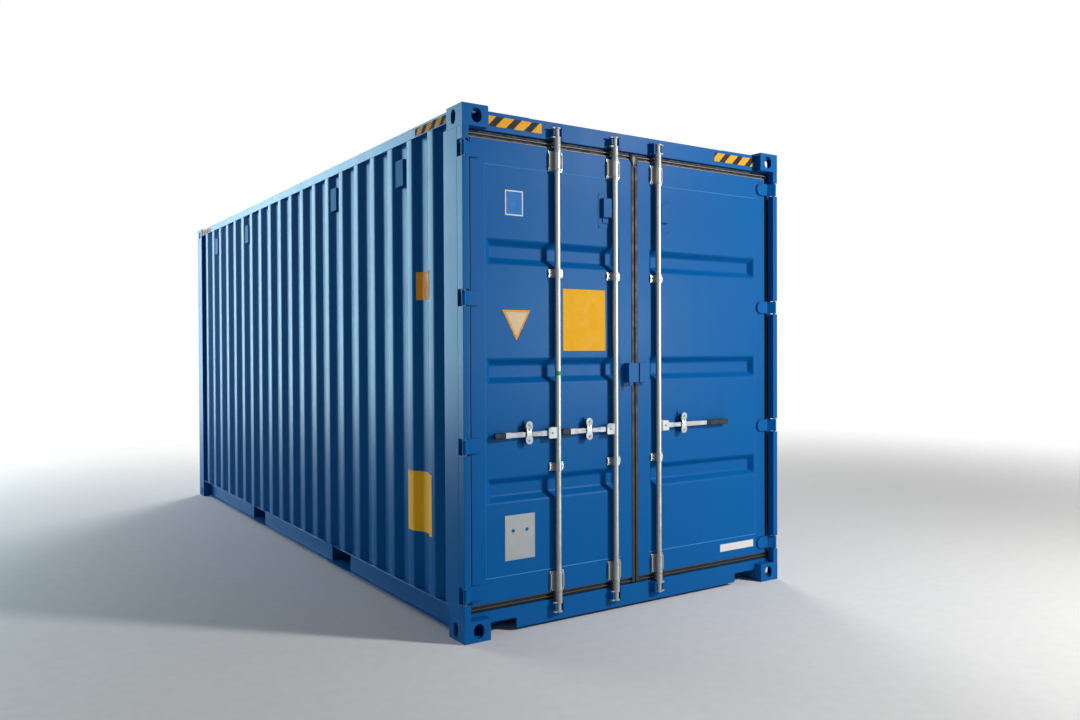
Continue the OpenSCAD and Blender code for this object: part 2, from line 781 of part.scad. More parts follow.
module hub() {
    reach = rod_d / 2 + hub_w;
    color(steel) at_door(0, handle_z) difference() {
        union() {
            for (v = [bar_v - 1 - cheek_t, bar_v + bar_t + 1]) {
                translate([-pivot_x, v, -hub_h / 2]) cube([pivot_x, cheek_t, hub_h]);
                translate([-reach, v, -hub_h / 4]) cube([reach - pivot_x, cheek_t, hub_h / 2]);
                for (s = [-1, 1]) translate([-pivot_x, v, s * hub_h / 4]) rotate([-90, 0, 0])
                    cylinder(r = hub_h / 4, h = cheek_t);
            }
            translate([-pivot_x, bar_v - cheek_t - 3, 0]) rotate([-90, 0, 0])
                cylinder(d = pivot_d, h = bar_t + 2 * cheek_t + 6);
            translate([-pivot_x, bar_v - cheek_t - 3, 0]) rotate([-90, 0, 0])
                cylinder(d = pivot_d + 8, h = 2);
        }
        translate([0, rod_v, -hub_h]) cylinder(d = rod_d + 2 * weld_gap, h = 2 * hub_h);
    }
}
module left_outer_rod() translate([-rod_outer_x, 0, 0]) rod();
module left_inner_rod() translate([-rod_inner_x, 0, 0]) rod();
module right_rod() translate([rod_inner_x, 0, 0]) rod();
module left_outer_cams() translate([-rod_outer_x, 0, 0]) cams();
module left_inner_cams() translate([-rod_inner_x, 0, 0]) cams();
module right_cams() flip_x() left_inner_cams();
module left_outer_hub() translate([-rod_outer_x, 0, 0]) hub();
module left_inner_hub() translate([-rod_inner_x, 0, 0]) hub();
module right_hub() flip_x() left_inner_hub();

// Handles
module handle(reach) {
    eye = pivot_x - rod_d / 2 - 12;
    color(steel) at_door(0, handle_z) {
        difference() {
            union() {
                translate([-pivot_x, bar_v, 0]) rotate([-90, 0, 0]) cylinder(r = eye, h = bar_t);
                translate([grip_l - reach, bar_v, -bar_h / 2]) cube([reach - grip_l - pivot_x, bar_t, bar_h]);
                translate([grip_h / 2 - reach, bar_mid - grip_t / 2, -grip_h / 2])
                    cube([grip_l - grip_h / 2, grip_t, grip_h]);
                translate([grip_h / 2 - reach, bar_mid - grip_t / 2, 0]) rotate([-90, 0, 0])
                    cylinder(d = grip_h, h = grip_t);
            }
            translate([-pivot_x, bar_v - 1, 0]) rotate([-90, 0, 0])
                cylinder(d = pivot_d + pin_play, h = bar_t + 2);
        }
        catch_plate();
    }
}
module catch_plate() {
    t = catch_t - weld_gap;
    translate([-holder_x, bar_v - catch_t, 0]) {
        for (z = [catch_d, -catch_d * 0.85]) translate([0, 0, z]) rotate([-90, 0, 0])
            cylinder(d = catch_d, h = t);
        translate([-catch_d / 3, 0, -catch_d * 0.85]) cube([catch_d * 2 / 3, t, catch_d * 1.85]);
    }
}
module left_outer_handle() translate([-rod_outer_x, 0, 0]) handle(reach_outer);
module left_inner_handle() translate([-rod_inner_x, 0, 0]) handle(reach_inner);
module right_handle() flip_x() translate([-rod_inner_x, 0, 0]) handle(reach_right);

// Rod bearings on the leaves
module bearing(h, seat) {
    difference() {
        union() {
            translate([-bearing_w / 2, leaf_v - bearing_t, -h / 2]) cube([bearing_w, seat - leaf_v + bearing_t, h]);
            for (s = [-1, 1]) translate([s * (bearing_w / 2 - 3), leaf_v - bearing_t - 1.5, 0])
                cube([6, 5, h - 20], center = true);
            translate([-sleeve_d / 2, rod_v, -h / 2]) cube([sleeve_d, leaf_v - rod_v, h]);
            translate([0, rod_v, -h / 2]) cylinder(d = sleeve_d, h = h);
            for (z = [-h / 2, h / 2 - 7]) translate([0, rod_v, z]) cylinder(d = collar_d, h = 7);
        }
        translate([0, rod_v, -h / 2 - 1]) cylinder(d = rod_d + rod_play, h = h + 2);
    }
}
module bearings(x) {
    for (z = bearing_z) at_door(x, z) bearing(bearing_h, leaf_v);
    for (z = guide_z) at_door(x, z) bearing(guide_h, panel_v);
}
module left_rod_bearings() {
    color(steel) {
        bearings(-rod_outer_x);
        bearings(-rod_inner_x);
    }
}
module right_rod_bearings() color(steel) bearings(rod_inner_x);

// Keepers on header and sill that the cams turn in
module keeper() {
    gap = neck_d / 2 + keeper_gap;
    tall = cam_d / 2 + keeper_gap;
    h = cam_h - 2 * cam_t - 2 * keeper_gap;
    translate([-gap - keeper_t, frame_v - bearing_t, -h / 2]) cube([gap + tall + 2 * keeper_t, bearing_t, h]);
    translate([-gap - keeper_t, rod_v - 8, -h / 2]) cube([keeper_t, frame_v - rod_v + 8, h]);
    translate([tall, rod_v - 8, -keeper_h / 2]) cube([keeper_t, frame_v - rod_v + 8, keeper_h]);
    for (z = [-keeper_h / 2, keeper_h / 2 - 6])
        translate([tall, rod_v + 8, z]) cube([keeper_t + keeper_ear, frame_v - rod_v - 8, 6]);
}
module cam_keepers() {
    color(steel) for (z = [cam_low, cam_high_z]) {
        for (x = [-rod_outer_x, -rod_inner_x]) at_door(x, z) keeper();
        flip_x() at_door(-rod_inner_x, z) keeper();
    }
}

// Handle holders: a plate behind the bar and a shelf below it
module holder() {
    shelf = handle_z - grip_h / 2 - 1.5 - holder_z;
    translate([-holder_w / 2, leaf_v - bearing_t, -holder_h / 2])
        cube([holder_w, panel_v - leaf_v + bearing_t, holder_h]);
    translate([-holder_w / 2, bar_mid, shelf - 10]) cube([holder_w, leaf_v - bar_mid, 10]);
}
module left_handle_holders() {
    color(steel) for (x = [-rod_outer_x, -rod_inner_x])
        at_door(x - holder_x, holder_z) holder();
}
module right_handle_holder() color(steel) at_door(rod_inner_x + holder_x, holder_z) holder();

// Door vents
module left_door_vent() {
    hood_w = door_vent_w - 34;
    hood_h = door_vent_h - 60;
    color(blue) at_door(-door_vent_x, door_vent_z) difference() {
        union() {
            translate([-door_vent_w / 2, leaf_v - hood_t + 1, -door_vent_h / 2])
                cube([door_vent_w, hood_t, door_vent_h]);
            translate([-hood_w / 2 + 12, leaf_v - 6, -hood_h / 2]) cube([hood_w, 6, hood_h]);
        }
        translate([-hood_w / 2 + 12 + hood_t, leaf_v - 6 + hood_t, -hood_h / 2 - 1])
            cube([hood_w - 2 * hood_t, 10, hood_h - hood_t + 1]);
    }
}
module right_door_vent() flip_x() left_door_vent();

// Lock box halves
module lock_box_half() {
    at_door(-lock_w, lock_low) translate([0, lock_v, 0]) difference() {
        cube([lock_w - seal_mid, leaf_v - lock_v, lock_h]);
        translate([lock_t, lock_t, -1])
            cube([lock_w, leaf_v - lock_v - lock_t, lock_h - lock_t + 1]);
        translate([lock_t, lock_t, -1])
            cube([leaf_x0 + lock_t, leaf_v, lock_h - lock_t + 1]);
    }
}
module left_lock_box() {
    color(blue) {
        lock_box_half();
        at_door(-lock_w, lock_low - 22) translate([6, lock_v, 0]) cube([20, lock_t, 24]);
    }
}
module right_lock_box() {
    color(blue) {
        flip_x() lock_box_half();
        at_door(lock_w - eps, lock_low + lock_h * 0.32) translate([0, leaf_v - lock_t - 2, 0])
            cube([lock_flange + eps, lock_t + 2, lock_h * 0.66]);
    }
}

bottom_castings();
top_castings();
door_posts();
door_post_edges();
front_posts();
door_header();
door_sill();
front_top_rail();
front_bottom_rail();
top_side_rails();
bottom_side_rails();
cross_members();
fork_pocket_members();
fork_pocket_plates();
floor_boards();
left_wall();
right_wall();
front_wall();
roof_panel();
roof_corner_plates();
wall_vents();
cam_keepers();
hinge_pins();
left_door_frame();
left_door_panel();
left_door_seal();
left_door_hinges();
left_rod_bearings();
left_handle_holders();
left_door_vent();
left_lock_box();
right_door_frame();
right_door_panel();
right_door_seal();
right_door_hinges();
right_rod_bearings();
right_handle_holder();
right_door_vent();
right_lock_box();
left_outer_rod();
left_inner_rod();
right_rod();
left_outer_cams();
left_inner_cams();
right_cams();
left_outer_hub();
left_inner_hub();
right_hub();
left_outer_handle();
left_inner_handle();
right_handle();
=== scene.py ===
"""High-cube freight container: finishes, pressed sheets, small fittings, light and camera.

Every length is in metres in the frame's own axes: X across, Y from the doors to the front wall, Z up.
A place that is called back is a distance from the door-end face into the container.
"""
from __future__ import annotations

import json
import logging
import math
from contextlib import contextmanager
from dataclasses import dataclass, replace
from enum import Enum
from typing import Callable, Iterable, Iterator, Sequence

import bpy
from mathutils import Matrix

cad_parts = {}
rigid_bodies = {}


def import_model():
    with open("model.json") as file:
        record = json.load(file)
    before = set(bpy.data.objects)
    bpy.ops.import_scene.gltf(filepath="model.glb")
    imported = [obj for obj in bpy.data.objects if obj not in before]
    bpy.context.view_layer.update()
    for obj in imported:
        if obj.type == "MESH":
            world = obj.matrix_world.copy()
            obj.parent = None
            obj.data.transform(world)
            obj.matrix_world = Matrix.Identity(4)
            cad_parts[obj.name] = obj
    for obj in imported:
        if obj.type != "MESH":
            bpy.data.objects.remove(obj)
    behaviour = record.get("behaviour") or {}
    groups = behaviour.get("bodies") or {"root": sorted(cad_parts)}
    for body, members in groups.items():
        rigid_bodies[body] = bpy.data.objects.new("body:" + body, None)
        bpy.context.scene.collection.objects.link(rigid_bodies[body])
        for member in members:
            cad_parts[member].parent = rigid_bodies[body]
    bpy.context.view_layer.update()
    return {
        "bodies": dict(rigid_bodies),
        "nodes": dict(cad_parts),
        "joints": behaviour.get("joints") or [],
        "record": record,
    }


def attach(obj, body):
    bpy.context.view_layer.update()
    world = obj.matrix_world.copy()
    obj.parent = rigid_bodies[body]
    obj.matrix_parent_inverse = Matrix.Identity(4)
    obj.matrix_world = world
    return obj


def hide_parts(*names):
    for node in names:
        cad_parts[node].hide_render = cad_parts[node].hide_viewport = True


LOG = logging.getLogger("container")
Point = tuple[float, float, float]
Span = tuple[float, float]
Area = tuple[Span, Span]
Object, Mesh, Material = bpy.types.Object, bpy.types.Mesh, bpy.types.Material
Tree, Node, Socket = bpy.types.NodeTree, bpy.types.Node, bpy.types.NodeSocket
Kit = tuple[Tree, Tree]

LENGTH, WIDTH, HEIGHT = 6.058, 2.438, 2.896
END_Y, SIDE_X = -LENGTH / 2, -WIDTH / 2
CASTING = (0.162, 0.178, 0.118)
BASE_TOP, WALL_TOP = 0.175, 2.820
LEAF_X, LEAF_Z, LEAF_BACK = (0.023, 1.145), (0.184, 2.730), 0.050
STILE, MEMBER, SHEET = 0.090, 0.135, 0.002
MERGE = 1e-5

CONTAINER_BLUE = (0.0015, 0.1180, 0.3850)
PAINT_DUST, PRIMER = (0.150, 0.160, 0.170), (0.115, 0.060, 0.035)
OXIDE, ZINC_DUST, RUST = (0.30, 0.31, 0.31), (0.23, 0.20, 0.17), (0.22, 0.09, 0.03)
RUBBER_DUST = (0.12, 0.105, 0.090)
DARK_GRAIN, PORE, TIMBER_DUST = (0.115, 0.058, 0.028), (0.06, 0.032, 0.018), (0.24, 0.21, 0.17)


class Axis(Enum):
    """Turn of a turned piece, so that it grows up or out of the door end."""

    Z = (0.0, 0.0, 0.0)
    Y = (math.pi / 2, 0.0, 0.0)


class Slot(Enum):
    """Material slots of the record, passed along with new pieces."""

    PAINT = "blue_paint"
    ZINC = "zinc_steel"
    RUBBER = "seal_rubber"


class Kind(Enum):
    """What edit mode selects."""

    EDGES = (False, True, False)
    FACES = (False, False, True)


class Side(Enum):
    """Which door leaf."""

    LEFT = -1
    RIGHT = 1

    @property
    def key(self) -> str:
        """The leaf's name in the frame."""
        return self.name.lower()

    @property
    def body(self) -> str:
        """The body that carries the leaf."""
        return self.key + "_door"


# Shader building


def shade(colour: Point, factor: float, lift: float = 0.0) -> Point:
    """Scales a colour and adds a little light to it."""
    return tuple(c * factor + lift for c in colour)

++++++

- What you need to do -
Solely the line containing "bottom_castings();", the line containing "bpy.data.objects.remove(obj)", and the lines between them are to be given again, exactly as written.

- Task output -
bottom_castings();
top_castings();
door_posts();
door_post_edges();
front_posts();
door_header();
door_sill();
front_top_rail();
front_bottom_rail();
top_side_rails();
bottom_side_rails();
cross_members();
fork_pocket_members();
fork_pocket_plates();
floor_boards();
left_wall();
right_wall();
front_wall();
roof_panel();
roof_corner_plates();
wall_vents();
cam_keepers();
hinge_pins();
left_door_frame();
left_door_panel();
left_door_seal();
left_door_hinges();
left_rod_bearings();
left_handle_holders();
left_door_vent();
left_lock_box();
right_door_frame();
right_door_panel();
right_door_seal();
right_door_hinges();
right_rod_bearings();
right_handle_holder();
right_door_vent();
right_lock_box();
left_outer_rod();
left_inner_rod();
right_rod();
left_outer_cams();
left_inner_cams();
right_cams();
left_outer_hub();
left_inner_hub();
right_hub();
left_outer_handle();
left_inner_handle();
right_handle();
=== scene.py ===
"""High-cube freight container: finishes, pressed sheets, small fittings, light and camera.

Every length is in metres in the frame's own axes: X across, Y from the doors to the front wall, Z up.
A place that is called back is a distance from the door-end face into the container.
"""
from __future__ import annotations

import json
import logging
import math
from contextlib import contextmanager
from dataclasses import dataclass, replace
from enum import Enum
from typing import Callable, Iterable, Iterator, Sequence

import bpy
from mathutils import Matrix

cad_parts = {}
rigid_bodies = {}


def import_model():
    with open("model.json") as file:
        record = json.load(file)
    before = set(bpy.data.objects)
    bpy.ops.import_scene.gltf(filepath="model.glb")
    imported = [obj for obj in bpy.data.objects if obj not in before]
    bpy.context.view_layer.update()
    for obj in imported:
        if obj.type == "MESH":
            world = obj.matrix_world.copy()
            obj.parent = None
            obj.data.transform(world)
            obj.matrix_world = Matrix.Identity(4)
            cad_parts[obj.name] = obj
    for obj in imported:
        if obj.type != "MESH":
            bpy.data.objects.remove(obj)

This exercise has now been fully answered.